Maintaining relationships, basic courtesies, professional behavior on and off shoot, and punctuality all play a significant role in the success of a photographer.
Moreover,when photographing people, a happy photographer is much easier for a model to work with than someone yelling at their assistants!
The Business Factor
So,you’ve learned photography, really given it a shot, you’ve studied the subject and mastered the art. But still, those assignments don’t seem to be coming in. It is a sad truth that most creatively inclined people do not bother about the business aspects of photography.
Given today’s fast-paced world and photographers springing up a dime a dozen, the underrated photographer sometimes makes it hard for a more gifted person to be a photographer – simply because one might be better qualified at the marketing aspects.
There was a time when photographers were few in number and therefore high in demand. Like any other profession, times have changed, and today,a dozen people are aiming at the same job. Consequently, photographers need to ensure that their work is on social media for the target audience even to know that they exist.
Besides, pricing your shoots is also a crucial factor,but that can be an article in itself. How you price yourself should be logically based on the investment in equipment and insurance you’ve made and the unquantifiable aspect of how much you charge for your time as a photographer!
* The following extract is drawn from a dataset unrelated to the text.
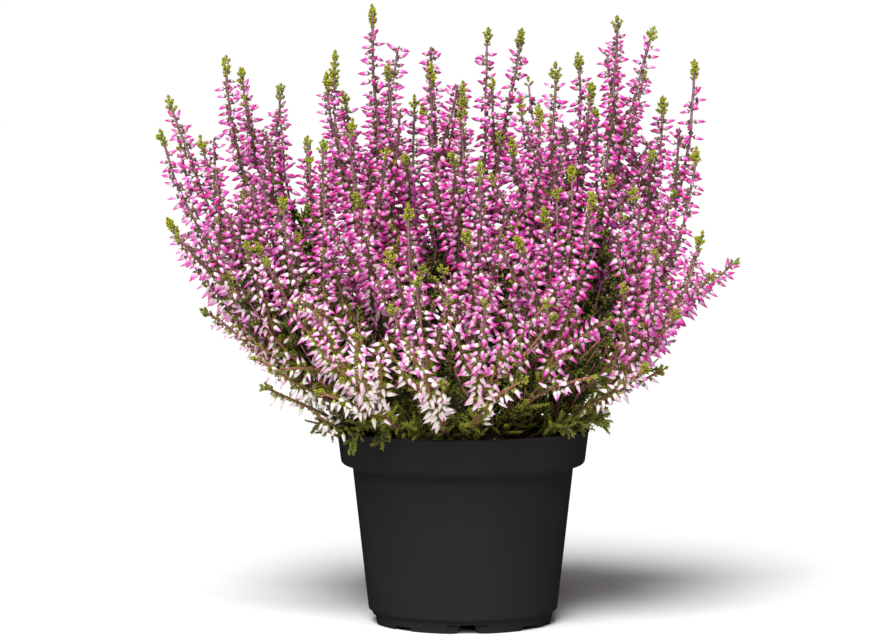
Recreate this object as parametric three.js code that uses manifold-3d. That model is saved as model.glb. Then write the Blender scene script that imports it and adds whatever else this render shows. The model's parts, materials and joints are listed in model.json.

Yes, it is hard to be a photographer, but it always was! There was a time when a photographer needed to also be a chemist, processing images in a dark room to make fine prints.
Many of those procedures and dimensions have changed. Lightroom, Photoshop, Luminar and other software has today replaced the darkroom! Let us say that the essentials of composition, lighting, visualization, optics, and the human element have made it as hard to be a photographer as it was a hundred years ago!